After years of assembling and reviewing co-op board packages, here's what separates the ones that sail through from the ones that don't:
Start gathering documents early. Don't wait until you're in contract. The moment you start seriously looking at co-ops, begin collecting tax returns, bank statements, and employment letters. Having everything ready shaves weeks off the process.
Write the cover letter yourself — not your attorney. Boards can tell the difference. A genuine, well-written letter that explains who you are, why you're excited about the building, and how you plan to be an engaged neighbor resonates far more than legalese.
Coach your references. Don't just ask someone to write a letter — tell them what the board is looking for. Share the key themes: financial responsibility, quiet lifestyle, community mindedness, reliability. Give them a deadline at least two weeks before you need to submit.
Have your agent review everything before submission. A good buyer's agent has seen hundreds of these packages and knows what managing agents and boards flag. They'll catch the missing page, the confusing deposit, the reference letter that says the wrong thing. This review is one of the most valuable things an experienced agent does for you.
Presentation is not optional. Physical packages should be professionally bound with clear tabs and a table of contents. Digital submissions should be a single, well-organized PDF with bookmarks. The way your package looks tells the board how seriously you take this process — and by extension, how seriously you'll take being a shareholder in their building.
The board package is where the work you did preparing your finances for a NYC purchase pays off. Everything you organized early makes this step dramatically smoother.
From document gathering to board decision, expect 4–8 weeks. Assembling the package itself takes 2–4 weeks, followed by 2–4 weeks of board review. Starting in July 2026, a new NYC law will require boards to respond within 45 days of receiving a complete application.

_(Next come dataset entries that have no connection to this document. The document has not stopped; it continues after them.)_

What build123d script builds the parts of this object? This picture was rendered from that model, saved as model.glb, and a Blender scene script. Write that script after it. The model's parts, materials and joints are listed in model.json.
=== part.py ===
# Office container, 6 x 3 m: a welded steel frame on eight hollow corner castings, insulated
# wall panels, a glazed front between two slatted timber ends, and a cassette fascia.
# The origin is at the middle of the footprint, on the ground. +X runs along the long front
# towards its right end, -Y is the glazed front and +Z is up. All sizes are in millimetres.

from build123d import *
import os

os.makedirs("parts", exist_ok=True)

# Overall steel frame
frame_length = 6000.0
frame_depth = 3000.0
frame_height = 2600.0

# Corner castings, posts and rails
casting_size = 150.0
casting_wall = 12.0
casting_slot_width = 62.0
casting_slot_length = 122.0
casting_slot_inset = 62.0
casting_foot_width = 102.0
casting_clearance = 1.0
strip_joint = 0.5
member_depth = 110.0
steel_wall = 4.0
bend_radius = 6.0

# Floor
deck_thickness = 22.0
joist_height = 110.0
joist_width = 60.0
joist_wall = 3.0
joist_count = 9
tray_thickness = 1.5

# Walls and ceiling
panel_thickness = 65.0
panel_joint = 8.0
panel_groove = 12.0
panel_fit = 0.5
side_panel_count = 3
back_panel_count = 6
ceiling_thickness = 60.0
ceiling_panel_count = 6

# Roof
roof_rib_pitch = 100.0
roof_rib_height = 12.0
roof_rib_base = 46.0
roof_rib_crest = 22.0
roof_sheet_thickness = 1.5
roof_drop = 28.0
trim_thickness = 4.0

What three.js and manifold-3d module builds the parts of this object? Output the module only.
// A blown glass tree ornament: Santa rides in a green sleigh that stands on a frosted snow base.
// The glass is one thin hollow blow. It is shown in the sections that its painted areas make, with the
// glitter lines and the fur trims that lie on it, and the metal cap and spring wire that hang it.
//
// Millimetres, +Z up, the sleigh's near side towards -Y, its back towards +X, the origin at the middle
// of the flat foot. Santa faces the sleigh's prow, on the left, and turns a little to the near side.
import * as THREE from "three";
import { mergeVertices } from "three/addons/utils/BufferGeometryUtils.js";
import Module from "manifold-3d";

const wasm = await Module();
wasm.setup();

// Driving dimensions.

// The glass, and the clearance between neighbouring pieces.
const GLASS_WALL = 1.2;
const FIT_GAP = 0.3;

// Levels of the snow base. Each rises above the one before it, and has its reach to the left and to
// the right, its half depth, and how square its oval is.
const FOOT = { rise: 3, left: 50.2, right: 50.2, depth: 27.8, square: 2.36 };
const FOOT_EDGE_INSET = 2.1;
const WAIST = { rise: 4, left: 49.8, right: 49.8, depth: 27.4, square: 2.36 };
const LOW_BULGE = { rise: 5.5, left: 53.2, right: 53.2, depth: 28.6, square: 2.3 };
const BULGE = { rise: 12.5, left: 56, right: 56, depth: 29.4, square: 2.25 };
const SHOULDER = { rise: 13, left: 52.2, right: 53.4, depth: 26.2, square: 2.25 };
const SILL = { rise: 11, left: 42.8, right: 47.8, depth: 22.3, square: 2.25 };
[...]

Yes. Under current law, co-op boards in NYC can deny applicants without disclosing a reason, as long as the rejection is not based on legally protected characteristics such as race, religion, gender, disability, or familial status. However, boards must comply with all federal, state, and city fair housing laws.
Industry-wide, co-op board rejection rates hover around 3–5% of all applications. However, in more prestigious buildings — particularly prewar co-ops on Park Avenue, Fifth Avenue, and Central Park West — rejection rates can reach 10–20%. The most common reasons for rejection are insufficient post-closing liquidity, incomplete applications, and poor interview performance.
Yes. In NYC, both buyer and seller have their own real estate attorneys — it's standard practice, not optional. Your attorney will review the co-op's financials, negotiate the contract, prepare legal documents for the board package, and guide you through the closing. Attorney fees typically run $2,500–$5,000.
If rejected, the contract of sale typically becomes void and your deposit is returned. You will not be able to purchase that specific apartment, and the board is not required to reconsider. Your next steps depend on the situation: if the rejection was financial, you may need to adjust your budget; if it was building-specific, you can apply to a different co-op with no penalty. Your agent can help you understand what likely went wrong and how to position yourself better for the next application.